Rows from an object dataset
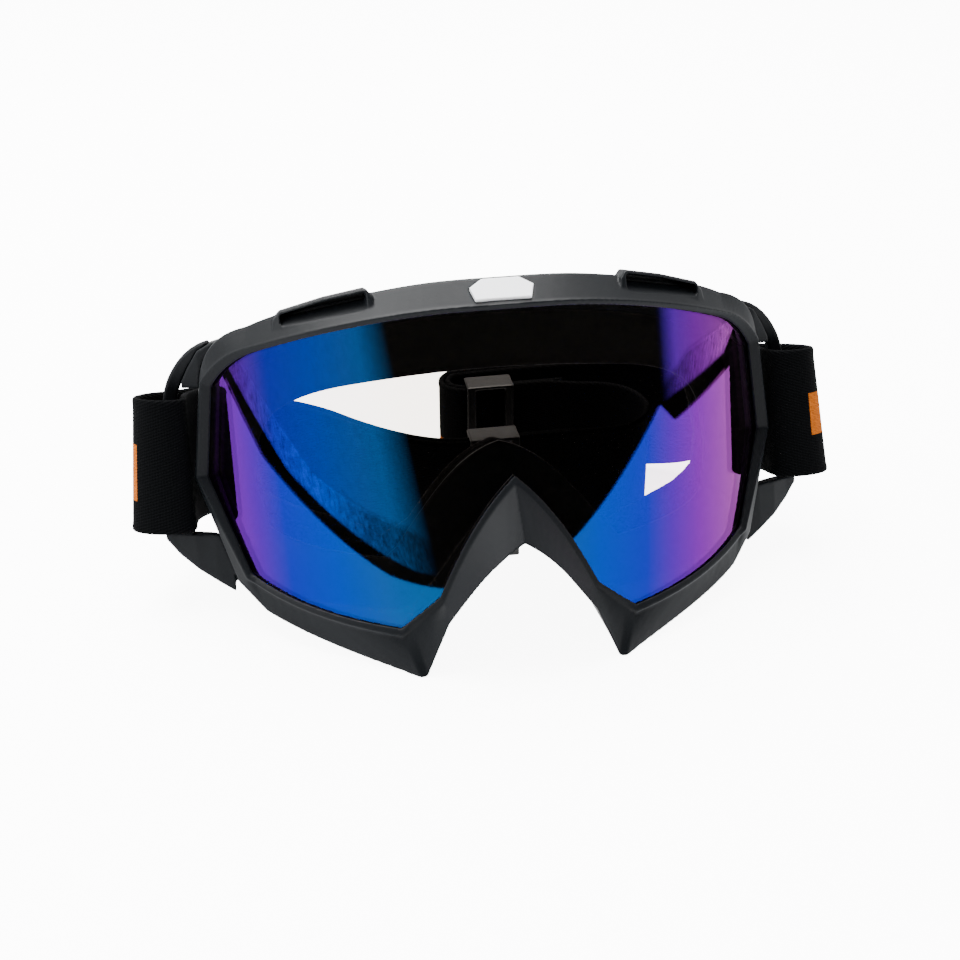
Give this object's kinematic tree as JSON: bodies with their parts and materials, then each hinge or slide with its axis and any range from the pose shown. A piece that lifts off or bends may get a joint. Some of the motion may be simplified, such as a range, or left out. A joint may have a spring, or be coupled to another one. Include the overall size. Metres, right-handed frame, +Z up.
{
  "type": "motorcycle goggles",
  "caption": "Single-lens motorcycle goggles with a wraparound mirrored lens, layered face foam, strap outriggers and a folded elastic strap with sliders.",
  "frame": {"origin": "bottom centre of the whole goggles' box, on the table between the frame and its folded strap", "axes": "+Z up, +Y from the lens towards the wearer's face and strap, +X towards the right of a viewer in front of the lens"},
  "size_m": [0.2264, 0.1174, 0.107],
  "materials": {
    "frame_tpu": "satin moulded polyurethane, dark grey to black",
    "lens_mirror": "blue and violet mirror coating on a see-through polycarbonate sheet",
    "badge_plate": "blank white plaque",
    "foam_black": "open-cell polyurethane foam",
    "fleece_black": "brushed fleece facing",
    "strap_webbing": null,
    "slider_plastic": "moulded acetal, slight gloss"
  },
  "bodies": {
    "frame": {"bezel": "frame_tpu", "rear_frame": "frame_tpu", "outrigger_right": "frame_tpu", "outrigger_left": "frame_tpu", "lens": "lens_mirror", "badge": "badge_plate", "vent_foam_top_right": "foam_black", "vent_foam_top_left": "foam_black", "vent_foam_low_right": "foam_black", "vent_foam_low_left": "foam_black", "face_foam_base": "foam_black", "face_foam_core": "foam_black", "face_fleece": "fleece_black", "strap_side_right": "strap_webbing", "strap_side_left": "strap_webbing", "strap_back": "strap_webbing"},
    "loop_right": {"strap_loop_right": "strap_webbing"},
    "loop_left": {"strap_loop_left": "strap_webbing"},
    "adjuster_right": {"slider_right": "slider_plastic", "sewn_end_right": "strap_webbing"},
    "adjuster_left": {"slider_left": "slider_plastic", "sewn_end_left": "strap_webbing"}
  },
  "joints": [
    {"name": "strap_loop_right_swing", "type": "hinge", "parent": "frame", "child": "loop_right", "pos_m": [0.09885, 0.01402, 0.04602], "axis": [-0.0166, 0.2596, 0.9656], "range_deg": [-3, 3]},
    {"name": "strap_loop_left_swing", "type": "hinge", "parent": "frame", "child": "loop_left", "pos_m": [-0.09885, 0.01402, 0.04602], "axis": [0.0166, 0.2596, 0.9656], "range_deg": [-3, 3]},
    {"name": "slider_right_slide", "type": "slide", "parent": "frame", "child": "adjuster_right", "axis": [1, 0, 0], "range_m": [0, 0.008]},
    {"name": "slider_left_slide", "type": "slide", "parent": "frame", "child": "adjuster_left", "axis": [1, 0, 0], "range_m": [0, 0.006]}
  ]
}
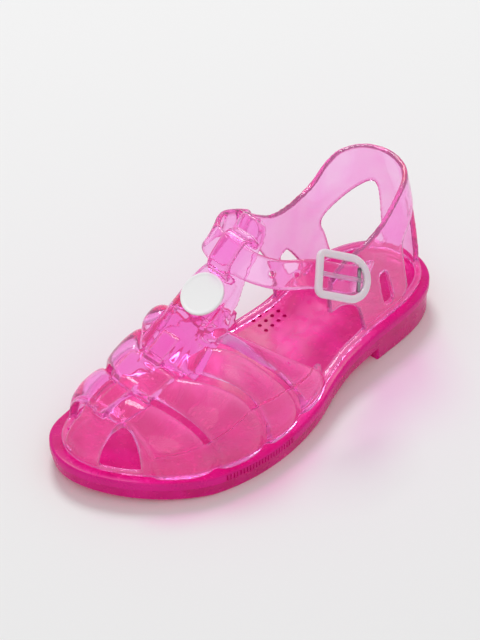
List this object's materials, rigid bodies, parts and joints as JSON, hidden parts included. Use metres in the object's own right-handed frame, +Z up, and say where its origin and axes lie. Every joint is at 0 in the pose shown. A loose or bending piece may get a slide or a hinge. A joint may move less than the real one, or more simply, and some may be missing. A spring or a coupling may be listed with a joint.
{
  "type": "jelly sandal",
  "caption": "Child's left jelly sandal in clear pink PVC: woven closed vamp, T-bar, open heel cage and a buckled ankle strap on a low-heeled hollow sole.",
  "frame": {"origin": "on the floor under the middle of the heel, at the heel's rest pad", "axes": "+Z up, -Y from the heel to the toe, +X to the wearer's left, which is the shoe's outer side with the buckle"},
  "size_m": [0.0762, 0.1886, 0.0843],
  "materials": {
    "thick_clear_pvc": "clear hot pink PVC, glossy",
    "clear_pvc": "clear pink PVC, glossy",
    "frosted_plastic": "frosted pale pink plastic",
    "white_badge": "plain white, smooth"
  },
  "bodies": {
    "root": {"sole": "thick_clear_pvc", "upper": "clear_pvc", "ankle_strap": "clear_pvc", "buckle_frame": "frosted_plastic", "buckle_prong": "frosted_plastic", "badge": "white_badge"}
  },
  "joints": []
}
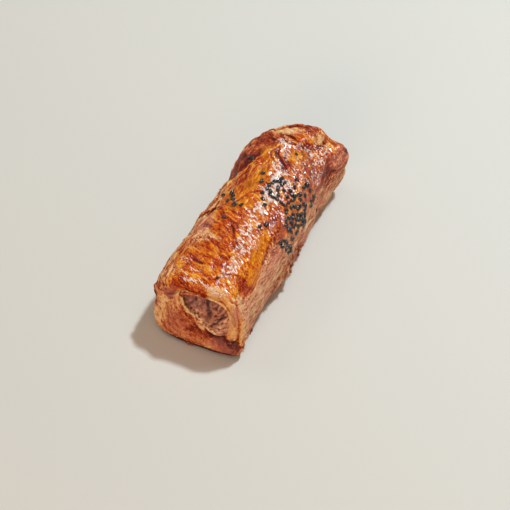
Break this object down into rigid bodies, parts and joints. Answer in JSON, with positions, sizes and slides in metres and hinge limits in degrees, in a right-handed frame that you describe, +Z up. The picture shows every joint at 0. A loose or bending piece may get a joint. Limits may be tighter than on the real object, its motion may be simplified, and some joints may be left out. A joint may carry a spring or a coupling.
{
  "type": "rolled borek",
  "caption": "Baked filled pastry roll with a glazed, wrinkled crust, a tucked open end that shows the inner roll, and dark seeds on top.",
  "frame": {"origin": "under the middle of the roll, on the surface it rests on", "axes": "+Y along the roll, from the open end towards the folded end; +Z up; +X to the right seen from the open end"},
  "size_m": [0.0666, 0.1704, 0.0463],
  "materials": {
    "crust": "satin",
    "filled_roll": "matte",
    "dark_seeds": "satin"
  },
  "bodies": {
    "root": {"pastry_wrap": "crust", "inner_roll": "filled_roll"}
  },
  "joints": []
}
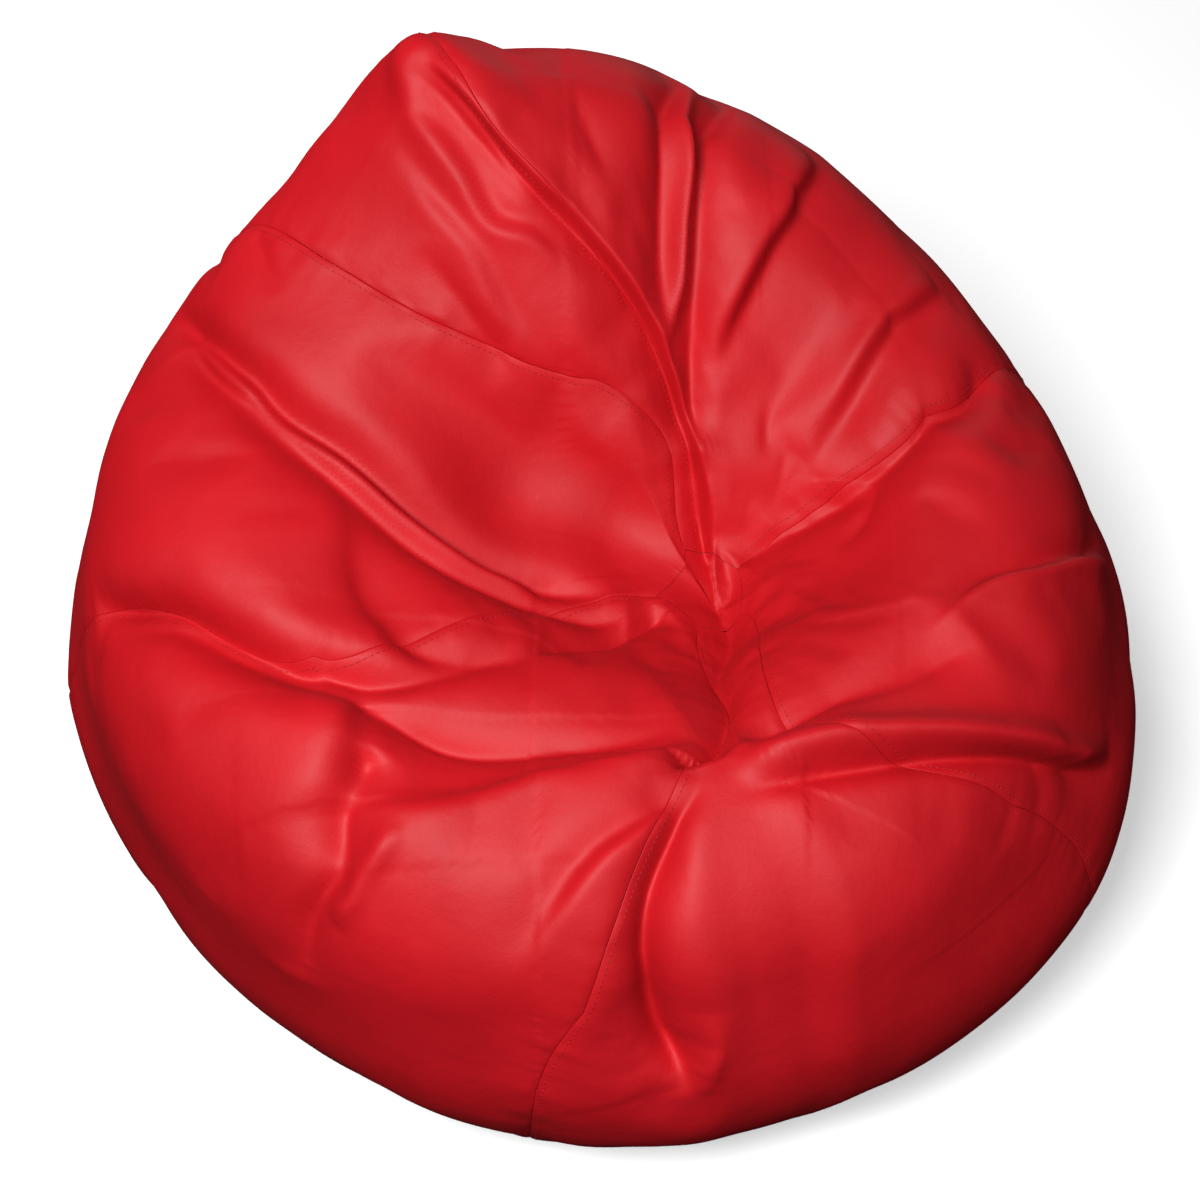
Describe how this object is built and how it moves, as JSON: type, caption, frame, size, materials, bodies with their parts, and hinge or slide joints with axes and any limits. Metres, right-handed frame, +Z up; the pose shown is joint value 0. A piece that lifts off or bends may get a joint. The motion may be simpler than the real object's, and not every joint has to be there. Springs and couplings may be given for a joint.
{
  "type": "bean bag chair",
  "caption": "Slumped leatherette bean bag chair: gores, top cap and base over a bead-filled liner, with a seat hollow, a raised back and a zip in the back seam.",
  "frame": {"origin": "on the floor under the middle of the bag's bounding box", "axes": "+Z up, the open front of the seat faces -Y, +X is the bag's width and longest side"},
  "size_m": [0.9806, 0.9236, 0.684],
  "materials": {
    "leatherette": "satin red leatherette",
    "liner_cloth": "plain woven off-white cloth",
    "beads": "white foam beads",
    "closure_tape": "matt hook and loop tape",
    "zip_tape": "dark red woven tape",
    "zip_teeth": "moulded red plastic",
    "zip_metal": "nickel plated",
    "label_satin": "white satin ribbon, blank"
  },
  "bodies": {
    "bag": {"front_panel": "leatherette", "right_panel": "leatherette", "back_panel": "leatherette", "back_left_panel": "leatherette", "left_panel": "leatherette", "front_left_panel": "leatherette", "top_cap": "leatherette", "base_panel": "leatherette", "liner_front": "liner_cloth", "liner_back": "liner_cloth", "bead_fill": "beads", "liner_closure_hook_strip": "closure_tape", "liner_closure_loop_strip": "closure_tape", "zip_tape_left": "zip_tape", "zip_tape_right": "zip_tape", "zip_teeth_left": "zip_teeth", "zip_teeth_right": "zip_teeth", "zip_top_stop": "zip_metal", "zip_bottom_stop": "zip_metal", "care_label": "label_satin"},
    "slider": {"zip_slider": "zip_metal"},
    "pull": {"zip_pull": "zip_metal"}
  },
  "joints": [
    {"name": "zip_slide", "type": "slide", "parent": "bag", "child": "slider", "axis": [-0.1161, 0.2183, -0.9689], "range_m": [0, 0.28]},
    {"name": "pull_swing", "type": "hinge", "parent": "slider", "child": "pull", "pos_m": [-0.17689, 0.3344, 0.54405], "axis": [0.9189, 0.394, -0.0213], "range_deg": [0, 150]}
  ]
}
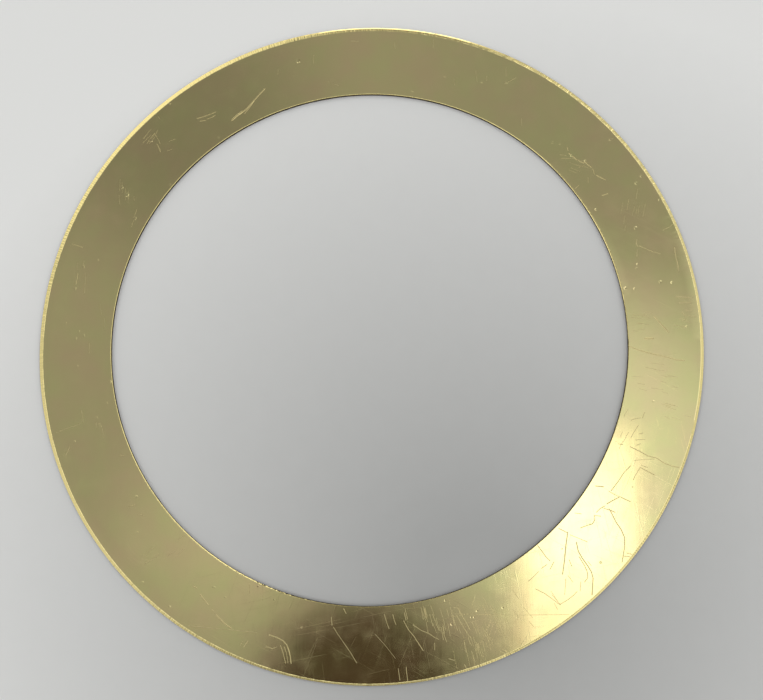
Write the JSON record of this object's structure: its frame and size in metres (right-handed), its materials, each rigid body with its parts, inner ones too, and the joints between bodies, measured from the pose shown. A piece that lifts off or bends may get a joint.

- **Exercise**:
Pictures in the records should not appear in your copy, but everything else must be transcribed exactly.

- **Result for this exercise**:
Give this object's kinematic tree as JSON: bodies with their parts and materials, then each hinge or slide with its axis and any range from the pose shown. A piece that lifts off or bends may get a joint. Some of the motion may be simplified, such as a range, or left out. A joint may have a spring, or be coupled to another one. Include the overall size. Metres, right-handed frame, +Z up.
{
  "type": "motorcycle goggles",
  "caption": "Single-lens motorcycle goggles with a wraparound mirrored lens, layered face foam, strap outriggers and a folded elastic strap with sliders.",
  "frame": {"origin": "bottom centre of the whole goggles' box, on the table between the frame and its folded strap", "axes": "+Z up, +Y from the lens towards the wearer's face and strap, +X towards the right of a viewer in front of the lens"},
  "size_m": [0.2264, 0.1174, 0.107],
  "materials": {
    "frame_tpu": "satin moulded polyurethane, dark grey to black",
    "lens_mirror": "blue and violet mirror coating on a see-through polycarbonate sheet",
    "badge_plate": "blank white plaque",
    "foam_black": "open-cell polyurethane foam",
    "fleece_black": "brushed fleece facing",
    "strap_webbing": null,
    "slider_plastic": "moulded acetal, slight gloss"
  },
  "bodies": {
    "frame": {"bezel": "frame_tpu", "rear_frame": "frame_tpu", "outrigger_right": "frame_tpu", "outrigger_left": "frame_tpu", "lens": "lens_mirror", "badge": "badge_plate", "vent_foam_top_right": "foam_black", "vent_foam_top_left": "foam_black", "vent_foam_low_right": "foam_black", "vent_foam_low_left": "foam_black", "face_foam_base": "foam_black", "face_foam_core": "foam_black", "face_fleece": "fleece_black", "strap_side_right": "strap_webbing", "strap_side_left": "strap_webbing", "strap_back": "strap_webbing"},
    "loop_right": {"strap_loop_right": "strap_webbing"},
    "loop_left": {"strap_loop_left": "strap_webbing"},
    "adjuster_right": {"slider_right": "slider_plastic", "sewn_end_right": "strap_webbing"},
    "adjuster_left": {"slider_left": "slider_plastic", "sewn_end_left": "strap_webbing"}
  },
  "joints": [
    {"name": "strap_loop_right_swing", "type": "hinge", "parent": "frame", "child": "loop_right", "pos_m": [0.09885, 0.01402, 0.04602], "axis": [-0.0166, 0.2596, 0.9656], "range_deg": [-3, 3]},
    {"name": "strap_loop_left_swing", "type": "hinge", "parent": "frame", "child": "loop_left", "pos_m": [-0.09885, 0.01402, 0.04602], "axis": [0.0166, 0.2596, 0.9656], "range_deg": [-3, 3]},
    {"name": "slider_right_slide", "type": "slide", "parent": "frame", "child": "adjuster_right", "axis": [1, 0, 0], "range_m": [0, 0.008]},
    {"name": "slider_left_slide", "type": "slide", "parent": "frame", "child": "adjuster_left", "axis": [1, 0, 0], "range_m": [0, 0.006]}
  ]
}
List this object's materials, rigid bodies, parts and joints as JSON, hidden parts included. Use metres in the object's own right-handed frame, +Z up, and say where its origin and axes lie. Every joint is at 0 in the pose shown. A loose or bending piece may get a slide or a hinge. A joint may move less than the real one, or more simply, and some may be missing. A spring or a coupling may be listed with a joint.
{
  "type": "jelly sandal",
  "caption": "Child's left jelly sandal in clear pink PVC: woven closed vamp, T-bar, open heel cage and a buckled ankle strap on a low-heeled hollow sole.",
  "frame": {"origin": "on the floor under the middle of the heel, at the heel's rest pad", "axes": "+Z up, -Y from the heel to the toe, +X to the wearer's left, which is the shoe's outer side with the buckle"},
  "size_m": [0.0762, 0.1886, 0.0843],
  "materials": {
    "thick_clear_pvc": "clear hot pink PVC, glossy",
    "clear_pvc": "clear pink PVC, glossy",
    "frosted_plastic": "frosted pale pink plastic",
    "white_badge": "plain white, smooth"
  },
  "bodies": {
    "root": {"sole": "thick_clear_pvc", "upper": "clear_pvc", "ankle_strap": "clear_pvc", "buckle_frame": "frosted_plastic", "buckle_prong": "frosted_plastic", "badge": "white_badge"}
  },
  "joints": []
}
Break this object down into rigid bodies, parts and joints. Answer in JSON, with positions, sizes and slides in metres and hinge limits in degrees, in a right-handed frame that you describe, +Z up. The picture shows every joint at 0. A loose or bending piece may get a joint. Limits may be tighter than on the real object, its motion may be simplified, and some joints may be left out. A joint may carry a spring or a coupling.
{
  "type": "rolled borek",
  "caption": "Baked filled pastry roll with a glazed, wrinkled crust, a tucked open end that shows the inner roll, and dark seeds on top.",
  "frame": {"origin": "under the middle of the roll, on the surface it rests on", "axes": "+Y along the roll, from the open end towards the folded end; +Z up; +X to the right seen from the open end"},
  "size_m": [0.0666, 0.1704, 0.0463],
  "materials": {
    "crust": "satin",
    "filled_roll": "matte",
    "dark_seeds": "satin"
  },
  "bodies": {
    "root": {"pastry_wrap": "crust", "inner_roll": "filled_roll"}
  },
  "joints": []
}
Describe how this object is built and how it moves, as JSON: type, caption, frame, size, materials, bodies with their parts, and hinge or slide joints with axes and any limits. Metres, right-handed frame, +Z up; the pose shown is joint value 0. A piece that lifts off or bends may get a joint. The motion may be simpler than the real object's, and not every joint has to be there. Springs and couplings may be given for a joint.
{
  "type": "bean bag chair",
  "caption": "Slumped leatherette bean bag chair: gores, top cap and base over a bead-filled liner, with a seat hollow, a raised back and a zip in the back seam.",
  "frame": {"origin": "on the floor under the middle of the bag's bounding box", "axes": "+Z up, the open front of the seat faces -Y, +X is the bag's width and longest side"},
  "size_m": [0.9806, 0.9236, 0.684],
  "materials": {
    "leatherette": "satin red leatherette",
    "liner_cloth": "plain woven off-white cloth",
    "beads": "white foam beads",
    "closure_tape": "matt hook and loop tape",
    "zip_tape": "dark red woven tape",
    "zip_teeth": "moulded red plastic",
    "zip_metal": "nickel plated",
    "label_satin": "white satin ribbon, blank"
  },
  "bodies": {
    "bag": {"front_panel": "leatherette", "right_panel": "leatherette", "back_panel": "leatherette", "back_left_panel": "leatherette", "left_panel": "leatherette", "front_left_panel": "leatherette", "top_cap": "leatherette", "base_panel": "leatherette", "liner_front": "liner_cloth", "liner_back": "liner_cloth", "bead_fill": "beads", "liner_closure_hook_strip": "closure_tape", "liner_closure_loop_strip": "closure_tape", "zip_tape_left": "zip_tape", "zip_tape_right": "zip_tape", "zip_teeth_left": "zip_teeth", "zip_teeth_right": "zip_teeth", "zip_top_stop": "zip_metal", "zip_bottom_stop": "zip_metal", "care_label": "label_satin"},
    "slider": {"zip_slider": "zip_metal"},
    "pull": {"zip_pull": "zip_metal"}
  },
  "joints": [
    {"name": "zip_slide", "type": "slide", "parent": "bag", "child": "slider", "axis": [-0.1161, 0.2183, -0.9689], "range_m": [0, 0.28]},
    {"name": "pull_swing", "type": "hinge", "parent": "slider", "child": "pull", "pos_m": [-0.17689, 0.3344, 0.54405], "axis": [0.9189, 0.394, -0.0213], "range_deg": [0, 150]}
  ]
}
Write the JSON record of this object's structure: its frame and size in metres (right-handed), its materials, each rigid body with its parts, inner ones too, and the joints between bodies, measured from the pose shown. A piece that lifts off or bends may get a joint.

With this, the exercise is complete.